WRITTEN REQUEST: Repeat only the lines from the line containing "before = set(bpy.data.objects)" through the line containing "# A hexagon", both included, exactly as they stand.

.....

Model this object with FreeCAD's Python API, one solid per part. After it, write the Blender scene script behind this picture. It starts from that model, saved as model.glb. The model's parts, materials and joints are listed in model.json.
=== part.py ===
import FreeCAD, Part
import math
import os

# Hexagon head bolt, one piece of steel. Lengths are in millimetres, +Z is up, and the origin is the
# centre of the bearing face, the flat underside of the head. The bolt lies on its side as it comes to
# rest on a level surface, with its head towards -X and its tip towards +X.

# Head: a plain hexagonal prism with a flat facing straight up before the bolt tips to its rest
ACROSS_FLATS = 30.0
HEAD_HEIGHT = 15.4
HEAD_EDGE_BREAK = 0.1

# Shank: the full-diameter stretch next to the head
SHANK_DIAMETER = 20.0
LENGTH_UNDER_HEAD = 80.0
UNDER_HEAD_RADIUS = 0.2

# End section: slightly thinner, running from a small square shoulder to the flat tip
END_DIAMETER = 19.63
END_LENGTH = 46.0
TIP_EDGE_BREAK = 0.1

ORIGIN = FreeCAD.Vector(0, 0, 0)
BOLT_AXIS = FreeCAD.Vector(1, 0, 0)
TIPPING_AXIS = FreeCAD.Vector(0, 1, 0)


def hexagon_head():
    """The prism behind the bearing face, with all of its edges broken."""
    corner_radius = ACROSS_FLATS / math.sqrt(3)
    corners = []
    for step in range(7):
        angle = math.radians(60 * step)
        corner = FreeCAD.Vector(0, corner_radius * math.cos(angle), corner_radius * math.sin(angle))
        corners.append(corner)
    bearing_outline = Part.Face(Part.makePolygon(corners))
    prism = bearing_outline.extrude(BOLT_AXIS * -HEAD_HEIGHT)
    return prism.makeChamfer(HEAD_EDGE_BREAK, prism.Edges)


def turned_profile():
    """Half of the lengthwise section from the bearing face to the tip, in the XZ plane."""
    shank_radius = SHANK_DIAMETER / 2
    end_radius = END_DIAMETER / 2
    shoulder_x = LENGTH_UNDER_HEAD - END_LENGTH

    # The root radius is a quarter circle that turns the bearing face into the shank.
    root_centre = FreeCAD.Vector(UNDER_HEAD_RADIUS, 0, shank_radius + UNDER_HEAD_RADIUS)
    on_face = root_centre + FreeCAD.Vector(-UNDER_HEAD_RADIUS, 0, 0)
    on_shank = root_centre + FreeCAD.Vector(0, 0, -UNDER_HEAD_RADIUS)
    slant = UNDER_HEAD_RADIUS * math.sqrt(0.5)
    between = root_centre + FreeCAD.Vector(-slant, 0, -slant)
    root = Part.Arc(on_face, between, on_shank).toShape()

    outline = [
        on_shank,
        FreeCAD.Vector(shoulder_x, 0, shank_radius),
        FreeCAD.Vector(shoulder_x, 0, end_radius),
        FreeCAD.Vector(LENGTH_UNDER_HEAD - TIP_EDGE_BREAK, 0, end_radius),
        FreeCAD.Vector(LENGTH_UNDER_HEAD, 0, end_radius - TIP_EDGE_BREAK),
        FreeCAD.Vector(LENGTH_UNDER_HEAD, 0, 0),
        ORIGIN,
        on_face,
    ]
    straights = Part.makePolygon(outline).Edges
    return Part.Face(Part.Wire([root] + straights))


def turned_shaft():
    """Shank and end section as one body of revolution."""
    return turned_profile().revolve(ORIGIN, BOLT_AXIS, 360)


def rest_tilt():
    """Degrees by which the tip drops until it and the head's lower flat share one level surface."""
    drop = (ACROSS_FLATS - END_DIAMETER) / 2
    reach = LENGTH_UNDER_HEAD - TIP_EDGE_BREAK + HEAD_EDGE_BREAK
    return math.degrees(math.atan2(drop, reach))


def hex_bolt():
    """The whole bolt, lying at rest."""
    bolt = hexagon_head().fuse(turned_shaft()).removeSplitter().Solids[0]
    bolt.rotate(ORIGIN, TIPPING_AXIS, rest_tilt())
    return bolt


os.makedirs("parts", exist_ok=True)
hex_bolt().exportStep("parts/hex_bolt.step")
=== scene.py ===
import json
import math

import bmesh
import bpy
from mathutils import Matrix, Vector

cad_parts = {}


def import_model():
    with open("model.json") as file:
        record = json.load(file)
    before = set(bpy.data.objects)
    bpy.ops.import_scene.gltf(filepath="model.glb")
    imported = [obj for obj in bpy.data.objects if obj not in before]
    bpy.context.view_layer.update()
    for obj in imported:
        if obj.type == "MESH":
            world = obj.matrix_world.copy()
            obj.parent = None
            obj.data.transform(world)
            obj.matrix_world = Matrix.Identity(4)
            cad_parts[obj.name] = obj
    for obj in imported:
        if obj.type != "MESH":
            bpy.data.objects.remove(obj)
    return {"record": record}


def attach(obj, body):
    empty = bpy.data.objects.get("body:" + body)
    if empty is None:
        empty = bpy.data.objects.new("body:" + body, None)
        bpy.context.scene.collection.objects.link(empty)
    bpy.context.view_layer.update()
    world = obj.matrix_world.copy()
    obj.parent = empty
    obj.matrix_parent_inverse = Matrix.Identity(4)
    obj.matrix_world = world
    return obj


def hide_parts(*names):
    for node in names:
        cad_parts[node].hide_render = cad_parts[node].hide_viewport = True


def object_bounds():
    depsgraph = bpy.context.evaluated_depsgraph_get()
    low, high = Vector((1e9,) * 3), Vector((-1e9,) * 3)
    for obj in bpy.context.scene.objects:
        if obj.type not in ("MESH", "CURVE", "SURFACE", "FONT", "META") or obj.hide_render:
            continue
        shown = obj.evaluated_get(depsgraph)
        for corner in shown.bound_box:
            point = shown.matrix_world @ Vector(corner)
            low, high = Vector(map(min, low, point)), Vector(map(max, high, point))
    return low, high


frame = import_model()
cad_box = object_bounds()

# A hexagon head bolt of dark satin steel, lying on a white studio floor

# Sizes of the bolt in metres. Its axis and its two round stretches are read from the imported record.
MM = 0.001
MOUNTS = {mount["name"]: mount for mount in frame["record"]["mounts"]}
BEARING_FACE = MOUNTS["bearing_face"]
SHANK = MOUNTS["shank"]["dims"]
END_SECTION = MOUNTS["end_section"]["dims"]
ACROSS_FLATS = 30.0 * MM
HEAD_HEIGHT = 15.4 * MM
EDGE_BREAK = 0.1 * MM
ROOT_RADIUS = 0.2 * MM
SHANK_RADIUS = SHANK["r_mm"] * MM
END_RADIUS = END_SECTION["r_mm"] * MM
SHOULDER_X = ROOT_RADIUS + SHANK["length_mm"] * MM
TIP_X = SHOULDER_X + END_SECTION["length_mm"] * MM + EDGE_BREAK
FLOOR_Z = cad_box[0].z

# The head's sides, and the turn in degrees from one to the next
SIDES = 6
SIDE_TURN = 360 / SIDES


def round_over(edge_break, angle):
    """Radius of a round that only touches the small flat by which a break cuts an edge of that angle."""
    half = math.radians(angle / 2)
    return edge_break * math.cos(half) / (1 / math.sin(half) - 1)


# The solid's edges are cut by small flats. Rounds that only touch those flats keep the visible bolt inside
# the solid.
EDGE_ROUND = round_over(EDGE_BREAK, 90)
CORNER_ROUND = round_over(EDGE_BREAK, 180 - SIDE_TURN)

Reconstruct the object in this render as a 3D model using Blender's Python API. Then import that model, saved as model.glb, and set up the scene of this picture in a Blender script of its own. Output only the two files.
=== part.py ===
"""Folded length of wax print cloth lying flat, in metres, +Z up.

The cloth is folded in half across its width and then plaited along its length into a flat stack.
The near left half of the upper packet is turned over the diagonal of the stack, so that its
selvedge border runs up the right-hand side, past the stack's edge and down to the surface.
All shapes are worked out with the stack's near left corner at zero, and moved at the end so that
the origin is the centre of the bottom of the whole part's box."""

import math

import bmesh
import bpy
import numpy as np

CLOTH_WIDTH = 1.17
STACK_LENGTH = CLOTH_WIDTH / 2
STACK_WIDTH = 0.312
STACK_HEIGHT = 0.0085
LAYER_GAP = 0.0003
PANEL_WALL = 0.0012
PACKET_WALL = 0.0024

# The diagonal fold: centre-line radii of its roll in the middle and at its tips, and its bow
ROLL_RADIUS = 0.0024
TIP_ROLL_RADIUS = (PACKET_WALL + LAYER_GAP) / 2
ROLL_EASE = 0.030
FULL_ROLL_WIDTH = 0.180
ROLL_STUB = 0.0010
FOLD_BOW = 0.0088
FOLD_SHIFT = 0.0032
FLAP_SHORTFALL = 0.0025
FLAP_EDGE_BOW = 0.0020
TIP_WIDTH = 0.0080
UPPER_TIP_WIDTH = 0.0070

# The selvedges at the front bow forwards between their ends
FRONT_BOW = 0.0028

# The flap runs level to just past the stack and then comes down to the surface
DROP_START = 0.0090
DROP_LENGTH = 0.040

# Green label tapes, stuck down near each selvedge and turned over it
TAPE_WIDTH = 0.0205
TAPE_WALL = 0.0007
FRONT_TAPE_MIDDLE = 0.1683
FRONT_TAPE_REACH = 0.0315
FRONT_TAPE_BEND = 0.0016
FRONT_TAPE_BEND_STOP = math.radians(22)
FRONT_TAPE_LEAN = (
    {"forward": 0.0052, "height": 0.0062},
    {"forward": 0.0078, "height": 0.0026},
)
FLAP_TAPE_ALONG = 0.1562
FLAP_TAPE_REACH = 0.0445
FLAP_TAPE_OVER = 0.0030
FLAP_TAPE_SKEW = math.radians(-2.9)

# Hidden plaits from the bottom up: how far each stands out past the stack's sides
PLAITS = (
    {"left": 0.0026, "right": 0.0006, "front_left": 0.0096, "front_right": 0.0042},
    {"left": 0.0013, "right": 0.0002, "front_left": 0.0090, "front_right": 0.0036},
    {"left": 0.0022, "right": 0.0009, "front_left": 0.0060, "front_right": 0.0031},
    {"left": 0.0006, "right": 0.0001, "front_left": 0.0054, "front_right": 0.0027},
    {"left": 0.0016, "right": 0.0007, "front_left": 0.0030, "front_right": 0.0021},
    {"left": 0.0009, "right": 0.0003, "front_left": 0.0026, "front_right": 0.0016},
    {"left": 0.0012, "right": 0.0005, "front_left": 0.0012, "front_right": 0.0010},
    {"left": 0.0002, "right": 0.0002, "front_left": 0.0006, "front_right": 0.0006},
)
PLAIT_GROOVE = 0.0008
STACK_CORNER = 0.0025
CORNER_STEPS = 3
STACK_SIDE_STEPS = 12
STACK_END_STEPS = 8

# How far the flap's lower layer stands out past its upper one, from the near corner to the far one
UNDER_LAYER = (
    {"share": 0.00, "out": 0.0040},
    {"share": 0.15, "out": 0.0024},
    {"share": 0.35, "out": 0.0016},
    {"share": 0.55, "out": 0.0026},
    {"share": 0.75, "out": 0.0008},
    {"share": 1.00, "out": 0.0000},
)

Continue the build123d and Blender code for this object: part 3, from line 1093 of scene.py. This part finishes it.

.....

OUTPUT OF THE EXERCISE:
    before = set(bpy.data.objects)
    bpy.ops.import_scene.gltf(filepath="model.glb")
    imported = [obj for obj in bpy.data.objects if obj not in before]
    bpy.context.view_layer.update()
    for obj in imported:
        if obj.type == "MESH":
            world = obj.matrix_world.copy()
            obj.parent = None
            obj.data.transform(world)
            obj.matrix_world = Matrix.Identity(4)
            cad_parts[obj.name] = obj
    for obj in imported:
        if obj.type != "MESH":
            bpy.data.objects.remove(obj)
    return {"record": record}


def attach(obj, body):
    empty = bpy.data.objects.get("body:" + body)
    if empty is None:
        empty = bpy.data.objects.new("body:" + body, None)
        bpy.context.scene.collection.objects.link(empty)
    bpy.context.view_layer.update()
    world = obj.matrix_world.copy()
    obj.parent = empty
    obj.matrix_parent_inverse = Matrix.Identity(4)
    obj.matrix_world = world
    return obj


def hide_parts(*names):
    for node in names:
        cad_parts[node].hide_render = cad_parts[node].hide_viewport = True


def object_bounds():
    depsgraph = bpy.context.evaluated_depsgraph_get()
    low, high = Vector((1e9,) * 3), Vector((-1e9,) * 3)
    for obj in bpy.context.scene.objects:
        if obj.type not in ("MESH", "CURVE", "SURFACE", "FONT", "META") or obj.hide_render:
            continue
        shown = obj.evaluated_get(depsgraph)
        for corner in shown.bound_box:
            point = shown.matrix_world @ Vector(corner)
            low, high = Vector(map(min, low, point)), Vector(map(max, high, point))
    return low, high


frame = import_model()
cad_box = object_bounds()

# A hexagon head bolt of dark satin steel, lying on a white studio floor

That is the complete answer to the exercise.